Initially, mulch keeps the soil warmer than the rest of the ground. This is no longer the case once the deep freeze sets in. Mulch along cannot keep your garden soil workable all winter. Instead, it provides a layer of insulation that prevents temperature extremes. The soil beneath your mulch stays frozen, safe from the freezes and thaws that happen earlier and earlier each year, it seems. These temperature extremes cause frost heaves and put stress on plant roots and bulbs.

5. Protect Roots From Heaves

Temperature extremes and freezing and thawing cause the phenomenon known as frost heaves. These are most evident on our roads in the spring when the smooth pavement put down the previous fall suddenly becomes a treacherous maze of potholes and bumps. They also occur in our gardens.

Frost heaves expose roots and bulbs to temperature extremes. Mulching perennials like roses, rhododendrons, azaleas, and other shrubs minimizes the potential damage to roots. Mulching perennial beds helps even winter hardy plants get through the winter, not to mention the bulbs you planted for the spring. Mulching is especially important these days, as the climate warms and thaws come earlier each year, often followed by a freeze.

roses

6. Increase Organic Matter

Using organic mulches like straw, cover crops, and leaves provides nutrients for your garden soil. The material releases these nutrients as it breaks down, providing food for your future plantings. Earthworms love mulch. A great way to encourage worms to aerate your garden for free is to put down a layer of mulch like straw, leaves, hay, and even cardboard.

Organic matter is a vital part of maintaining healthy garden soils. Mulching is a great way to build your soil while also protecting your plants from moisture loss and extreme winter temperatures.

Best Mulches For Your Garden

The best mulch for your garden meets the following criteria: It is affordable, easy to acquire, and biodegradable. There are several excellent materials that fit this bill.

Straw is perhaps the most efficient mulch out there. The hollow structure of the straw offers increased insulation from temperature extremes. Straw is so effective at insulating that some individuals construct entire houses out of straw bales. The cellulose breaks down to provide nutrients and feed the microbes in the soil that your plants rely on.
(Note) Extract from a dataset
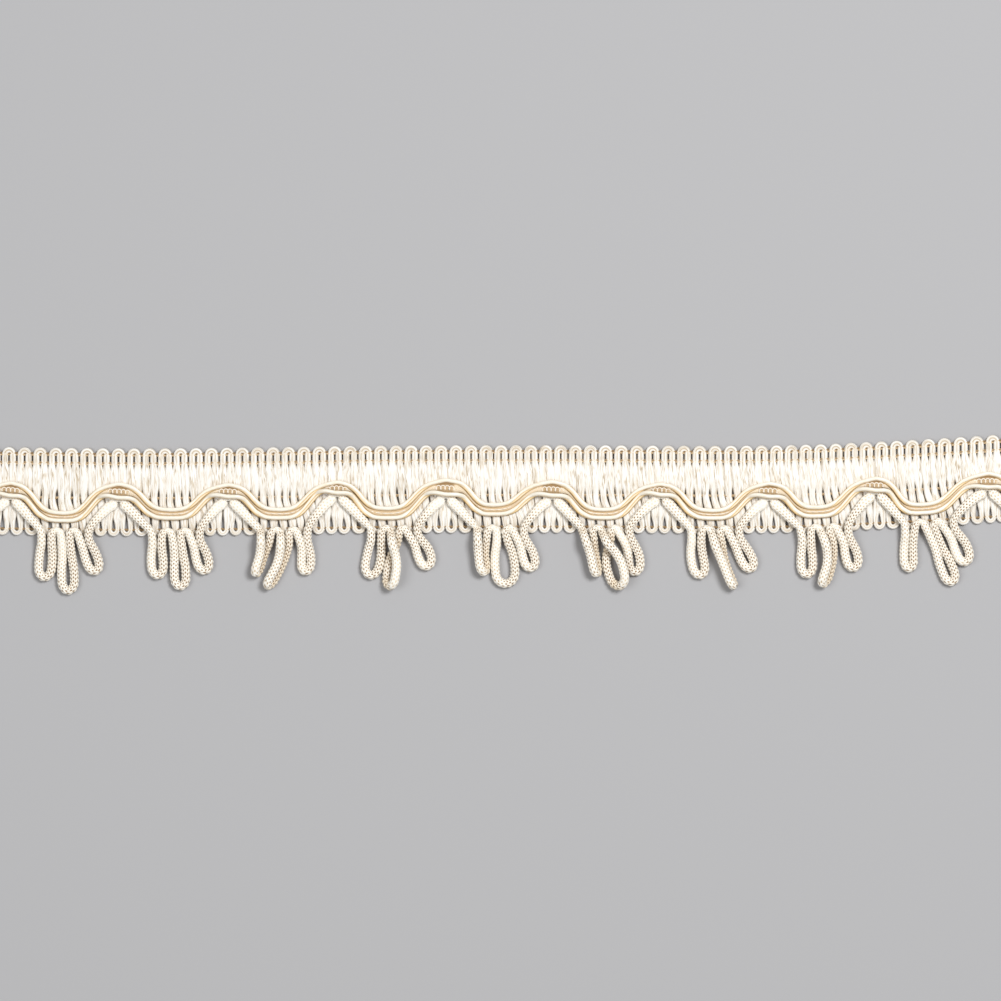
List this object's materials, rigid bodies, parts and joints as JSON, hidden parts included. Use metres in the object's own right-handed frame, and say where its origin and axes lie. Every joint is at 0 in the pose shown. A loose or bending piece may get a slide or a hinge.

Most straw is free of seeds, as the straw itself does not contain any seed heads. This does not mean that weed seeds are not hiding in the bale. Organic gardeners should always inquire about any pesticides or herbicides used on the straw.
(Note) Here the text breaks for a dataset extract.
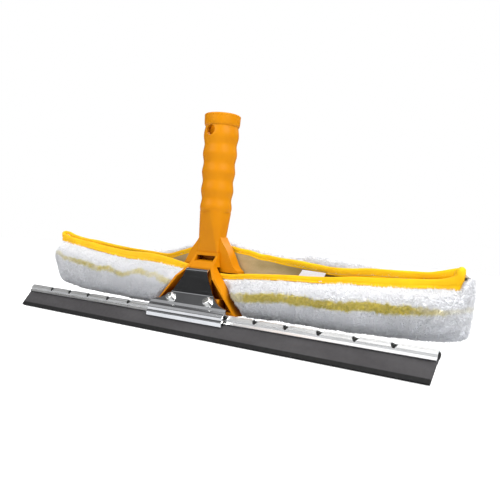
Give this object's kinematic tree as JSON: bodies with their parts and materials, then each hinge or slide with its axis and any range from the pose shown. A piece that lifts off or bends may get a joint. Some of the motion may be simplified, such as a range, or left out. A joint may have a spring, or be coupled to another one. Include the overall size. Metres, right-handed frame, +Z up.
{
  "type": "window squeegee",
  "caption": "Window squeegee and washer on one pole-socket handle: a clamped channel with a rubber blade in front of a T-bar in a pile sleeve.",
  "frame": {"origin": "middle of the footprint at the height of the rubber blade's edge", "axes": "+X along the blade, to the right seen from the squeegee side; +Y from the squeegee to the washer sleeve; +Z up the handle's axis, out of the pole socket"},
  "size_m": [0.47, 0.0588, 0.1953],
  "materials": {
    "handle_plastic": "fine satin mould texture",
    "bar_metal": "satin",
    "bar_plastic": "satin",
    "screw_steel": "bright zinc",
    "jaw_steel": "polished",
    "jaw_polished": "mirror polished",
    "channel_metal": "bright rolled",
    "blade_rubber": "matt",
    "pile_fabric": "white pile with a yellow-green stripe",
    "lining_fabric": "woven backing",
    "binding_fabric": "folded woven tape",
    "label_fabric": "satin ribbon"
  },
  "bodies": {
    "handle": {"handle_body": "handle_plastic", "t_bar_tube": "bar_metal", "t_bar_cap_left": "bar_plastic", "t_bar_cap_right": "bar_plastic", "t_bar_screw_left": "screw_steel", "t_bar_screw_right": "screw_steel", "rear_jaw": "jaw_steel", "jaw_nut_left": "screw_steel", "jaw_nut_right": "screw_steel"},
    "front_clamp": {"front_jaw": "jaw_polished", "jaw_washer_left": "screw_steel", "jaw_washer_right": "screw_steel"},
    "clamp_screw_left": {"jaw_screw_left": "screw_steel"},
    "clamp_screw_right": {"jaw_screw_right": "screw_steel"},
    "channel": {"squeegee_channel": "channel_metal"},
    "rubber": {"rubber_blade": "blade_rubber"},
    "sleeve": {"sleeve_pile_front": "pile_fabric", "sleeve_pile_back": "pile_fabric", "sleeve_pile_base": "pile_fabric", "sleeve_lining": "lining_fabric", "sleeve_binding": "binding_fabric", "care_label": "label_fabric"}
  },
  "joints": [
    {"name": "jaw_release", "type": "slide", "parent": "handle", "child": "front_clamp", "axis": [0, -0.8141, 0.5807], "range_m": [0, 0.002]},
    {"name": "screw_left_turn", "type": "hinge", "parent": "front_clamp", "child": "clamp_screw_left", "pos_m": [-0.022, -0.01627, 0.03045], "axis": [0, -0.8141, 0.5807], "range_deg": [0, 1030]},
    {"name": "screw_right_turn", "type": "hinge", "parent": "front_clamp", "child": "clamp_screw_right", "pos_m": [0.022, -0.01627, 0.03045], "axis": [0, -0.8141, 0.5807], "range_deg": [0, 1030]},
    {"name": "channel_slide", "type": "slide", "parent": "handle", "child": "channel", "axis": [1, 0, 0], "range_m": [-0.1815, 0.1865]},
    {"name": "rubber_slide", "type": "slide", "parent": "channel", "child": "rubber", "axis": [1, 0, 0], "range_m": [-0.457, 0.457]},
    {"name": "sleeve_pull_off", "type": "slide", "parent": "handle", "child": "sleeve", "axis": [0, 0, -1], "range_m": [0, 0.06]}
  ],
  "couplings": [
    {"joint": "screw_left_turn", "follows": "jaw_release", "rad_per_m": 8976},
    {"joint": "screw_right_turn", "follows": "jaw_release", "rad_per_m": 8976}
  ]
}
Straw is sold by the bale from farmers and from home and garden centers, especially in the fall. Purchasing directly from a farmer is the more economical option, especially if you plan on purchasing more than two bales.

haybale with cat

Hay provides a similar mulching value to straw, with a few notable exceptions. Hay contains seeds from grasses, legumes, and other plants in the hay mix. This means that grasses often sprout from mats of decomposing hay. To eliminate this risk, remove the sprouting hay and put it in your compost pile in the spring. Hay works well for winter mulching because the grass stems offer similar insulation to straw.

Hay is often heavily fertilized and sprayed. As with straw, organic gardeners should ask about the farming practices used in its production. Purchase hay from a local farmer, and ask if he has any bales left over from previous years he would be willing to sell at a reduced cost. Older hay has less nutritive value to livestock, but makes an excellent mulch.

haybales

Leaves are free and plentiful in the fall. If you don't have enough trees in your yard, assist the county and pick up the bags of leaves your neighbors leave on the curb for bulk pick up. Leaves are full of valuable nutrients and roughage. They work best as a mulch when they are shredded. This allows for better water penetration. If you don't have access to a leaf shredder, run over a pile with a lawn mower to break the leaves down.

leaves

Cover Crops offer gardeners a living mulch. These crops keep the beds intact and recycle nutrients back into the soil. Winter kill cover crops die off over the winter, forming a mulch that breaks down and leaves the soil protected and workable in the spring. Cover crops work best in annual vegetable beds.

Cardboard, like leaves, is free. Many stores will be delighted to have you take their cardboard off their hands. Cardboard insulates the ground and earthworms are very enthusiastic about breaking cardboard down for you. In the spring, just plant directly into the cardboard and use it as a weed barrier.

cardboard boxes

Pick the mulch that works for you, and get your garden ready for the winter.